Posted on January 20, 2013
We need more people to stand in their flames. To say, “Here I am. Yes I am cloaked in this…but that does not define where I am going to be. Because if I stand in my flames, they will almost surely put themselves out. But if I lay down to die, I will certainly turn to ash.” When you stand in your flames and accept your condition, you leave yourself open to putting that fire out. Without acceptance, those flames will always be burning. I don’t think anyone needs tangible proof of what I am saying here.

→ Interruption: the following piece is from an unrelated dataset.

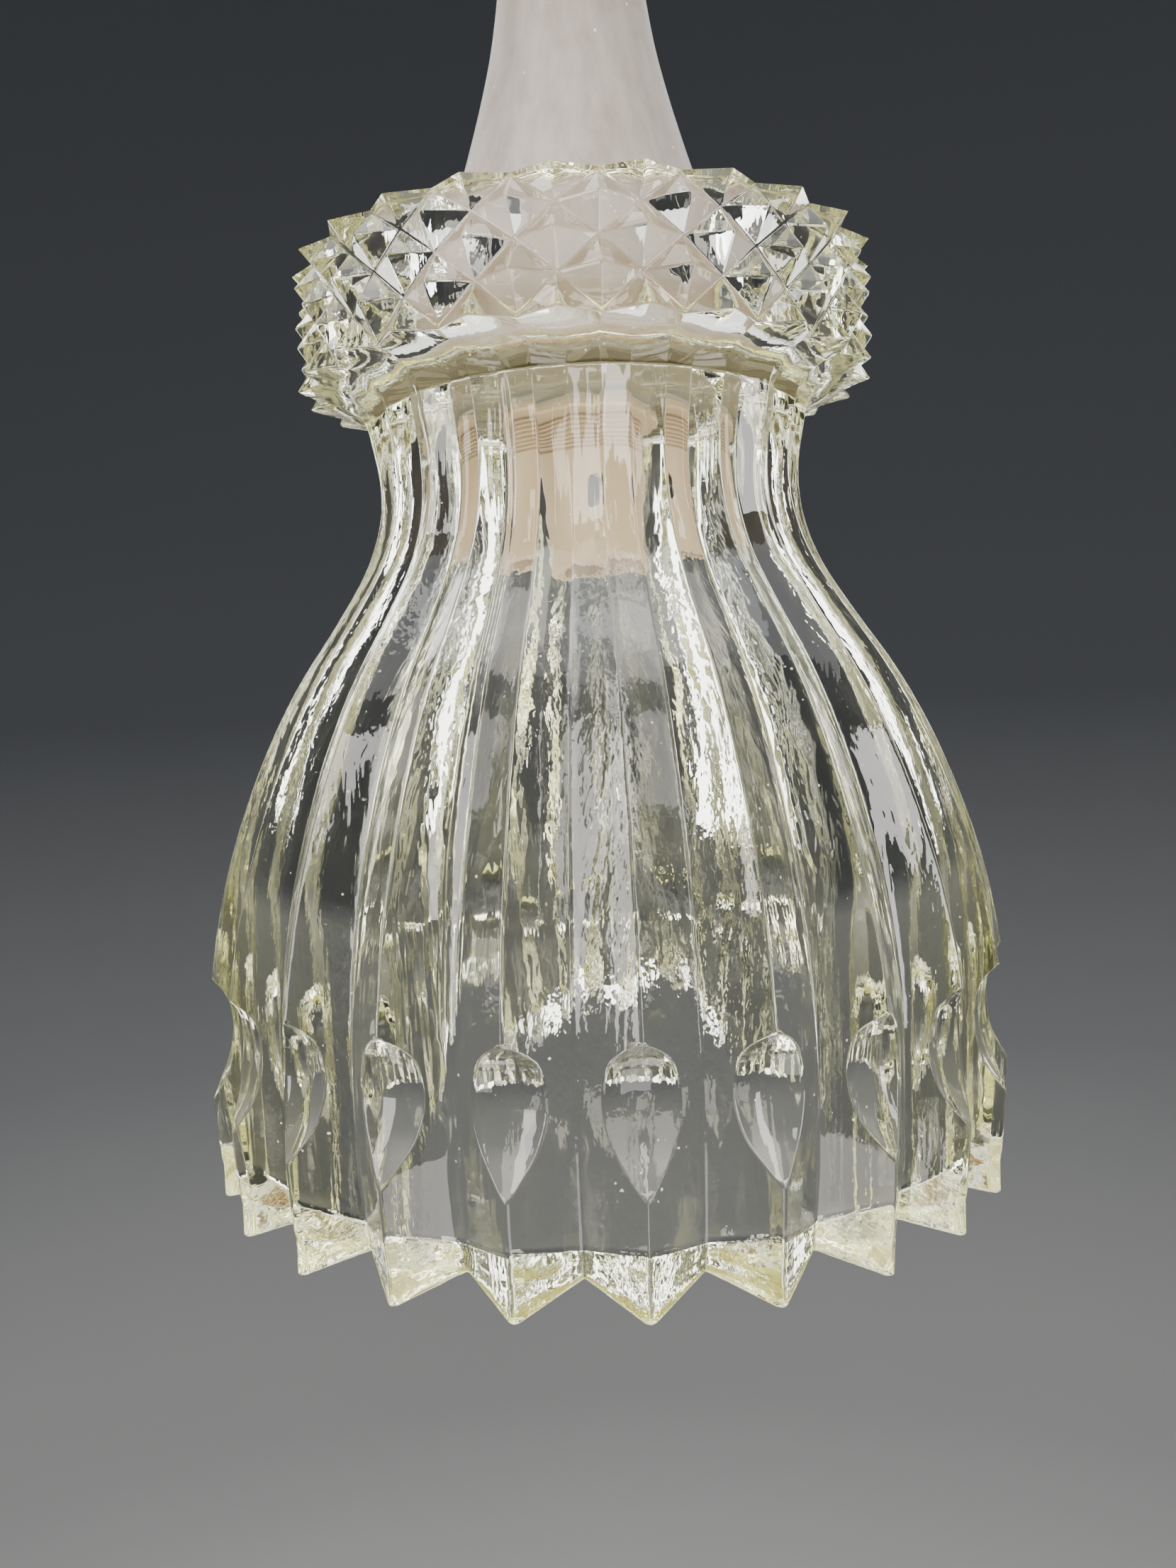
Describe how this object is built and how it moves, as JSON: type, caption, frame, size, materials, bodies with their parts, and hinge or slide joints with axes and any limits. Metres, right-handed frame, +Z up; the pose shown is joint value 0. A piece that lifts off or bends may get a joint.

This past week I was going through some interesting stuff, things that I will never forget, and I came to some pretty strong realizations. I realized that we must not only love our condition, but love the conditions of those around us. The concept of unconditional love comes to mind. The fact that no matter what, you will love that other person, flames or not, and accept them for exactly the way they are. But something else came to mind that made me stop dead in my tracks today. I have someone in my life who is different, incredible, and challenges me. But what ended up happening this past week was that I was in my own flames, wasn’t exactly sure of what to do, and the stresses of what I was going through caused me to be blind to what was actually being said versus what I was interpreting it to be. What I came to, is that I realized that she was challenging me to be something greater than I was being…and the shell of my old self through the reading of the book multiple times over was fighting back. It was emotional. It was blind. Most of all, it was shortsighted.
I am usually incredibly introspective. I can see what is going on with me and understand it. But throughout this process, I had absolutely no idea what to expect. Like I said the other night, I got to the week before the book launch and felt absolutely miserable. Why? Because all my fears, doubts, and insecurities were lined up like a firing squad ready to take me out. And they did. They took me right out of my game because I had absolutely no idea that all of this was going to happen in the dawning days right before a dream turned into a reality. No one told me it was going to happen like this. There was of course the conversation about obstacles, but there was no conversation about the deep dark stuff that was all going back in the internal enemies last stand. I have been at war…and I wasn’t prepared for this last battle adequately. But I rallied my troops…flanked my fears…and now I stand walking in the ashes of the flames that were once there. I defeated those fears…and I have this feeling inside of me that I can carry forever: certainty.
I just know in my bones.
My last thought for today is this – when you are with other people who are going through something, you have to understand that you can’t fix anything for them. Because if they don’t learn it for themselves, and go through it with their mind driving the progress, they will always hide the flames somewhere…never to fully be put out. You must stand with them…as a team. Not behind them, not in front of them…but right next to them. Because while things are on fire in your life, it is a dark black fire that no one can see but the person who is going through it. There are no flames that light the way. So you must be that confidant, that individual who holds the lantern with them while they walk, and when they are too afraid to make their own footsteps, you help carry them. You go on a journey together…and even if you can’t see the end result, or you don’t even know the flames that they are dealing with, you have to have as much faith as you possibly can…that eventually…you will end in a place of light.